_TASK OBJECTIVE:_ In the entries below, find the line containing "Turn this picture" and the line containing "hand-held hair dryer.". Copy those two lines and everything between them exactly, and only that.

_MATERIAL FOR THIS TASK:_
§ §

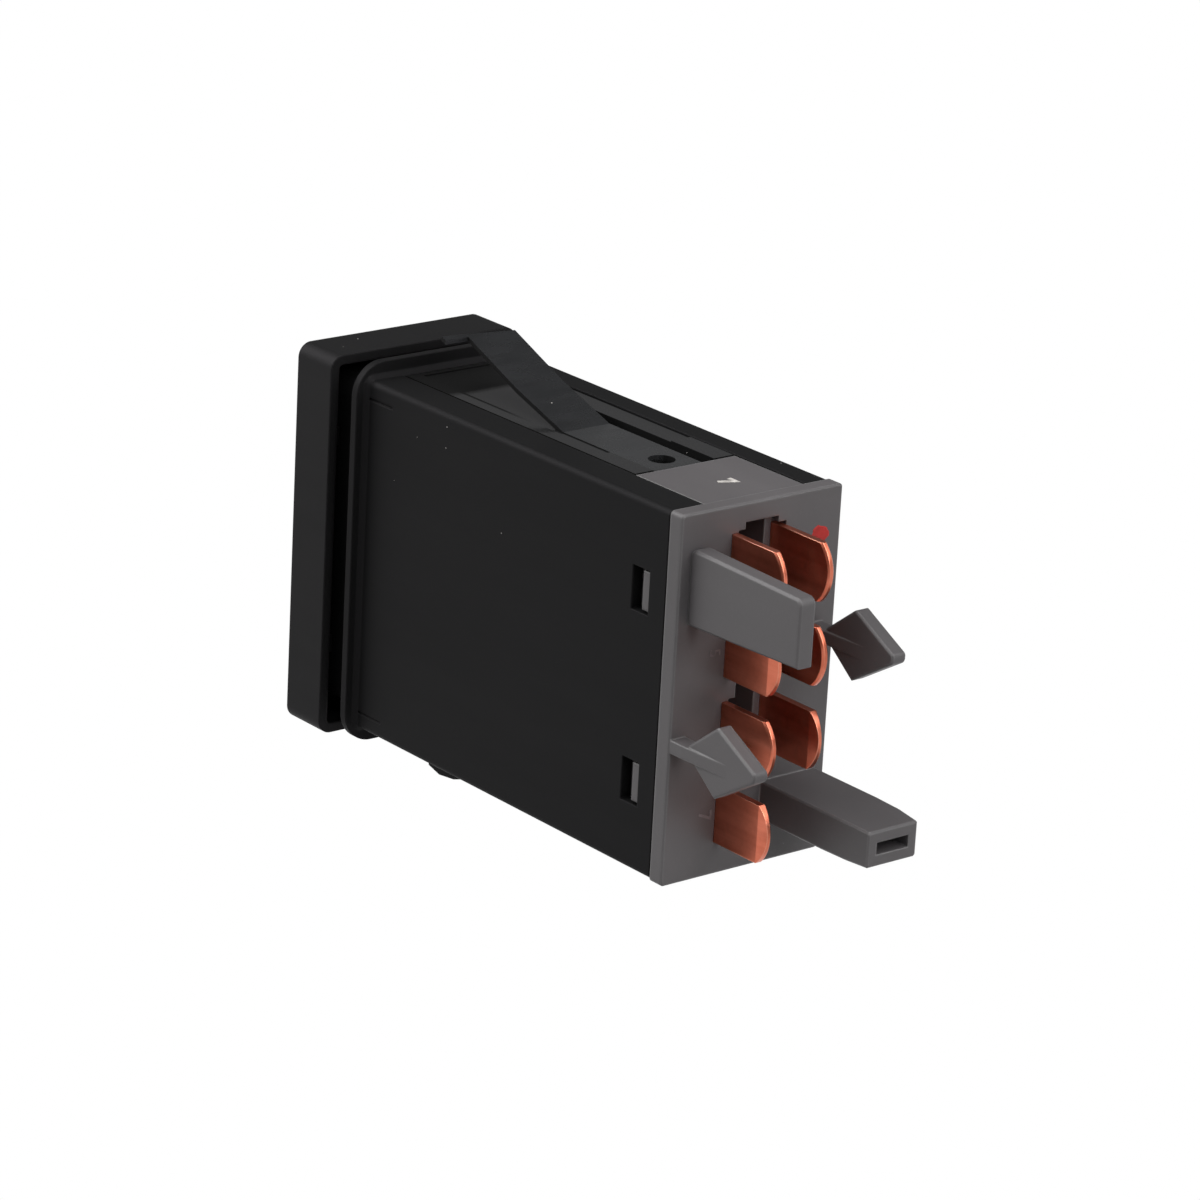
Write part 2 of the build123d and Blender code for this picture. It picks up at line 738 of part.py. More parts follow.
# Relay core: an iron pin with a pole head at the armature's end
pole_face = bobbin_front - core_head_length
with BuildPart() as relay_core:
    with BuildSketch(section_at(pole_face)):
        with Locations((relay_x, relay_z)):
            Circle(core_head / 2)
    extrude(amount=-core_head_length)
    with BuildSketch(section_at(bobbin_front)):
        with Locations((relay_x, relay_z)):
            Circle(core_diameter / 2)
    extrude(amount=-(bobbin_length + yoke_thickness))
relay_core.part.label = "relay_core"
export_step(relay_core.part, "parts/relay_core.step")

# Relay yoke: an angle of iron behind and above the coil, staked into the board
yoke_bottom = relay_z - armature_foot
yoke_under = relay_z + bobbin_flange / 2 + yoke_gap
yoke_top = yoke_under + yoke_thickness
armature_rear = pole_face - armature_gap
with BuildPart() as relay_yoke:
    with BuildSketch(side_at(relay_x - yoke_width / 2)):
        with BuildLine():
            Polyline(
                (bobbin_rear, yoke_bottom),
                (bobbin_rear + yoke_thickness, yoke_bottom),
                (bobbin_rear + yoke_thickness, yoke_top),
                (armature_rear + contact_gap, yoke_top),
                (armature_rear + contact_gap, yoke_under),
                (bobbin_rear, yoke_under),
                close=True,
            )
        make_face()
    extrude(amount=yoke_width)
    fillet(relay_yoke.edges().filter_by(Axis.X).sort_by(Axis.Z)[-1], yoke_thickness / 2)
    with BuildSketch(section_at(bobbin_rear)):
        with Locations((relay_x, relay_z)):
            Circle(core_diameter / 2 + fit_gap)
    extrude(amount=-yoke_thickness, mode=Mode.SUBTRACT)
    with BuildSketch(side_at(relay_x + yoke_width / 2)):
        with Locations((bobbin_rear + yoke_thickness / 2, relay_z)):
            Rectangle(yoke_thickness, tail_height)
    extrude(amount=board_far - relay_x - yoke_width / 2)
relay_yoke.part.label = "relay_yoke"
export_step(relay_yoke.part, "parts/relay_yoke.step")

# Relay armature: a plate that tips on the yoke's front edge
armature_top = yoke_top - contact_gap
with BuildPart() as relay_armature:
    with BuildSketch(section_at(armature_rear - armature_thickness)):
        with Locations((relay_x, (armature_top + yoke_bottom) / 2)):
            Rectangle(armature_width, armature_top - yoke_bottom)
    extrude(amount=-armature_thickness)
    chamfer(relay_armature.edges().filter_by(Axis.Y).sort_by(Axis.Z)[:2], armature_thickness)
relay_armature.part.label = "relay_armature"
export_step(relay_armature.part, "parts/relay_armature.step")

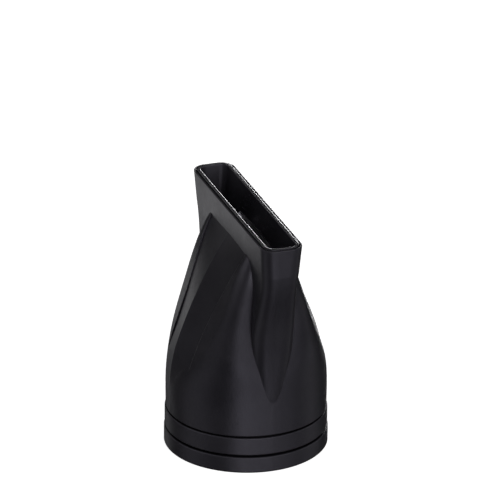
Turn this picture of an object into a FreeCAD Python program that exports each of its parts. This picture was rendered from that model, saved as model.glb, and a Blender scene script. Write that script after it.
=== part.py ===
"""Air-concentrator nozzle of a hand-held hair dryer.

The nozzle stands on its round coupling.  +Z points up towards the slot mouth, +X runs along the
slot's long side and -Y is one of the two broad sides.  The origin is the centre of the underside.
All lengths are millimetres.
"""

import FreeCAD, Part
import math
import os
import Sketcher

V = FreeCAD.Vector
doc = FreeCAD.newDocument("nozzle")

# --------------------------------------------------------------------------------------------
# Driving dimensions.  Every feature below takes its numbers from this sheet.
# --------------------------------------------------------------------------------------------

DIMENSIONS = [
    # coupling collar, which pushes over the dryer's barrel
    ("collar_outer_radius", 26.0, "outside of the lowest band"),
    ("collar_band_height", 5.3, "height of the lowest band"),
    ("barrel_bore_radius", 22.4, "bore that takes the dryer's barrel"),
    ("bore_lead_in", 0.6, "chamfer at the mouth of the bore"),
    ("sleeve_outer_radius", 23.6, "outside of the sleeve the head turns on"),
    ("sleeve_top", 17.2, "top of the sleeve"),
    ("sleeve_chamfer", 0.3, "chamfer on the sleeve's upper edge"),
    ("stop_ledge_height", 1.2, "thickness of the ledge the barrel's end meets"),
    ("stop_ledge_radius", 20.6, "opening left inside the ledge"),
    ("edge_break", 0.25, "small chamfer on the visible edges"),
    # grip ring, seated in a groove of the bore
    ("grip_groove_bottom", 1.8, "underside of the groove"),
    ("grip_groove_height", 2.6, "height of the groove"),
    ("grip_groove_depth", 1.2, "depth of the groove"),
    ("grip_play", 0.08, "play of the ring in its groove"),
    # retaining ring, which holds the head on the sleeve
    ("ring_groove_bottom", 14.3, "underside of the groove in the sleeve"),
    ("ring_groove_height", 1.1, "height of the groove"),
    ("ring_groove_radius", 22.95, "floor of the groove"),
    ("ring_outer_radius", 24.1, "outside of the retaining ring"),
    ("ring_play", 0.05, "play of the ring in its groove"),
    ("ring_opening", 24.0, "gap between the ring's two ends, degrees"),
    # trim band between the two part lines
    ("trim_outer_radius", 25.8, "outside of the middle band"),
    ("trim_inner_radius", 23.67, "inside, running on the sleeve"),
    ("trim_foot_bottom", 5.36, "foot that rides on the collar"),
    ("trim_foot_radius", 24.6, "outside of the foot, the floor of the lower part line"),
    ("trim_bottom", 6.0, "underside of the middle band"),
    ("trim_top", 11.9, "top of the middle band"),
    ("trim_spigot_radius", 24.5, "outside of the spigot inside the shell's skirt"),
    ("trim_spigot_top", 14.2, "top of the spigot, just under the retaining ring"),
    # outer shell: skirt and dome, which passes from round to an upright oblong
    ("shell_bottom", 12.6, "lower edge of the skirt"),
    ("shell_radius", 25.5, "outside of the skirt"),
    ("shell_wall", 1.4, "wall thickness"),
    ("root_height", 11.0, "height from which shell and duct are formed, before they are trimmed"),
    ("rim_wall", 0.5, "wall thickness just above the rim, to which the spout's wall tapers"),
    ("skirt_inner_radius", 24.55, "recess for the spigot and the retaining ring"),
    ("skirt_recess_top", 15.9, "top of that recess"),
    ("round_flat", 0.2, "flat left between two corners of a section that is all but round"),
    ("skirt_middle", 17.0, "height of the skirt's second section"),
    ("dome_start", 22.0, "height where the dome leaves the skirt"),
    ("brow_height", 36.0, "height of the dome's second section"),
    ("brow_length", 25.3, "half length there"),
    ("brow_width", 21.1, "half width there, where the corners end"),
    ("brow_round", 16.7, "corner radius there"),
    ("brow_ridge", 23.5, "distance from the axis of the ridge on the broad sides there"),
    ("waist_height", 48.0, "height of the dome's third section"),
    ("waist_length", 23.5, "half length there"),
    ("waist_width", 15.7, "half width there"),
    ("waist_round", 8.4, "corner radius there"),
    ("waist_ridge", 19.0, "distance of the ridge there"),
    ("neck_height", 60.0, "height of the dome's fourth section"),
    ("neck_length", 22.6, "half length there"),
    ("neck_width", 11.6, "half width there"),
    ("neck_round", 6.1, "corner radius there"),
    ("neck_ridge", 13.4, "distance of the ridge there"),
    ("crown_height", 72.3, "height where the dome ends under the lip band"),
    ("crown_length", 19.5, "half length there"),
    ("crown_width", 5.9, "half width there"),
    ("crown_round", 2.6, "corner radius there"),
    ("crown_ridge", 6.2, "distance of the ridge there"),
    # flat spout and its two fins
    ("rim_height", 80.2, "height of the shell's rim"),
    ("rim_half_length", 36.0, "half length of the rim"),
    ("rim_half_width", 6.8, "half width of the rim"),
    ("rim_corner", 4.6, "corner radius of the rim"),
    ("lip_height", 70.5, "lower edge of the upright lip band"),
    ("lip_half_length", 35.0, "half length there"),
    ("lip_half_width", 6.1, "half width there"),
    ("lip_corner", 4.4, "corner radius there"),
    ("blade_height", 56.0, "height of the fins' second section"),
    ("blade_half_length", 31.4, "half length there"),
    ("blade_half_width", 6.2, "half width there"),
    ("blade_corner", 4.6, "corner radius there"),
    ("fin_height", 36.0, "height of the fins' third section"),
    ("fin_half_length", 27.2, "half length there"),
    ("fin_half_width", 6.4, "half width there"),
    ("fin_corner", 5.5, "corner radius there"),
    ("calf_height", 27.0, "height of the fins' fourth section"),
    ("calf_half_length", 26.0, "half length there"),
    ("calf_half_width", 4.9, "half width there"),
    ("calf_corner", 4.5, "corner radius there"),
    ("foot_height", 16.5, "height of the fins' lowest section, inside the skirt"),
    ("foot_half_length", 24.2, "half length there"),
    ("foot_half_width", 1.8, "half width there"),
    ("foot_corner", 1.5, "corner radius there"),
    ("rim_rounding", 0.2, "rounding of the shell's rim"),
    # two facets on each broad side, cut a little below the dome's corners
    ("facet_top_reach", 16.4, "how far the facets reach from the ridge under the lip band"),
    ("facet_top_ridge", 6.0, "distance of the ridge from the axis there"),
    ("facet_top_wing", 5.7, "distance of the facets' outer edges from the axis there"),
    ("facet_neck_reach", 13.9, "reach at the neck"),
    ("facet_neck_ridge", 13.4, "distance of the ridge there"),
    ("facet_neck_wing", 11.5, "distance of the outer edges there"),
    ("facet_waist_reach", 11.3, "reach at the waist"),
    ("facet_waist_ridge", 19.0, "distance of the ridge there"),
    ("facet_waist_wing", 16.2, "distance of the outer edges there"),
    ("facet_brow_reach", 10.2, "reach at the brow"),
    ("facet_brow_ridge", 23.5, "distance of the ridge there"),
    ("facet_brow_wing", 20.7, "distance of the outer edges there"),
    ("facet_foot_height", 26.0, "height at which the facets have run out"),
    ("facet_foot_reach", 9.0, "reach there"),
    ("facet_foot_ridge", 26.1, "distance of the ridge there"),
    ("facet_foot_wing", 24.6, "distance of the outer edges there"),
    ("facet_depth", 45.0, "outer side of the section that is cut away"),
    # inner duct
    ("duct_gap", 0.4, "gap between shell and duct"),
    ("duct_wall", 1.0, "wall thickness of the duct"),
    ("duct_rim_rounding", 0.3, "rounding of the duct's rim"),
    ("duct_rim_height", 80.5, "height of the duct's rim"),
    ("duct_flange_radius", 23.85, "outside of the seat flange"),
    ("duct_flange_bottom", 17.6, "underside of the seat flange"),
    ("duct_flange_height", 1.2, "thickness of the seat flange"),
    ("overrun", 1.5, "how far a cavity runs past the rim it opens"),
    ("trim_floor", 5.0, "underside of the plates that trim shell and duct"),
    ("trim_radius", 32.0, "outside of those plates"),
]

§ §

_SOLUTION:_
Turn this picture of an object into a FreeCAD Python program that exports each of its parts. This picture was rendered from that model, saved as model.glb, and a Blender scene script. Write that script after it.
=== part.py ===
"""Air-concentrator nozzle of a hand-held hair dryer.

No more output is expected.